In the example of a child. If a child bites another child who is teasing it are you suggesting the parent should take no responsibility? If my dog bites another dog or another person i would feel responsible.

 

If my child was to chase another child despite me being told that it was not welcome and being asked to remove them and then the other child lashed out because of it I would hang my head in shame for not being a good parent and taking responsibility BEFORE the lashing out happened!

 

This is all about management of sentient beings. We cannot ever truly control every action because they have their own ideas, but we can reduce risks, remove known snags, educate and train- but there are still going to be issues and this is normal with creatures that have their own opinions.
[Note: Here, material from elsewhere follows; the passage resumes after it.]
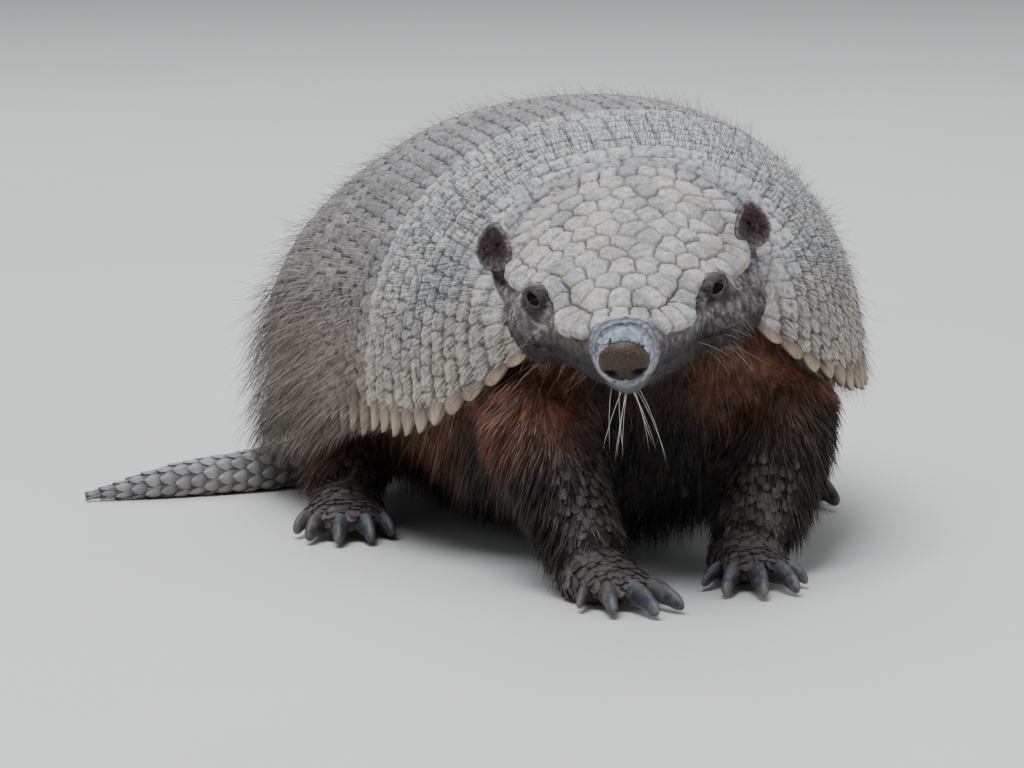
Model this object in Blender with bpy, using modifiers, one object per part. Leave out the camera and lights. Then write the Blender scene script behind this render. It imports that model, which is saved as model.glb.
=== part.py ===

Ask every parent- the only way to truly keep them safe is to wrap them in cotton wool and never do anything from which they could travel at speed, cross roads, fall off anything, trap their hands in anything...

 

Put it this way, if I've talked to you and asked you politely to remove your dog from coming at mine, and then I've answered your response (which is very likely to be 'it's OK, she only wants to play!') with the information that it's not my dog that I'm concerned for, and I've got Molly on a lead and lying at my feet and I've got my hand under her collar and your dog is STILL closing in and is near enough for Molly to freak out and start acting as a scared dog, then it's not my dog management that has failed.

 

I know in some sort of Utopia all dogs will meet all other dogs happily, but it's just not going to happen in the real world, and if you're new to dog owning I hope that you learn this in a way that doesn't entail your dog getting harmed either physically or emotionally. I live in the real world where abused dogs that don't want to mix with other dogs get walked in a place where they are unlikely to meet other dogs, but if they do encounter one we have to manage the situation.

 

Oh- and if you want a dog that is guaranteed not to snap if hurt by a child, get a stuffed one, because the natural response from all animals on being put in pain is to make it stop however they can.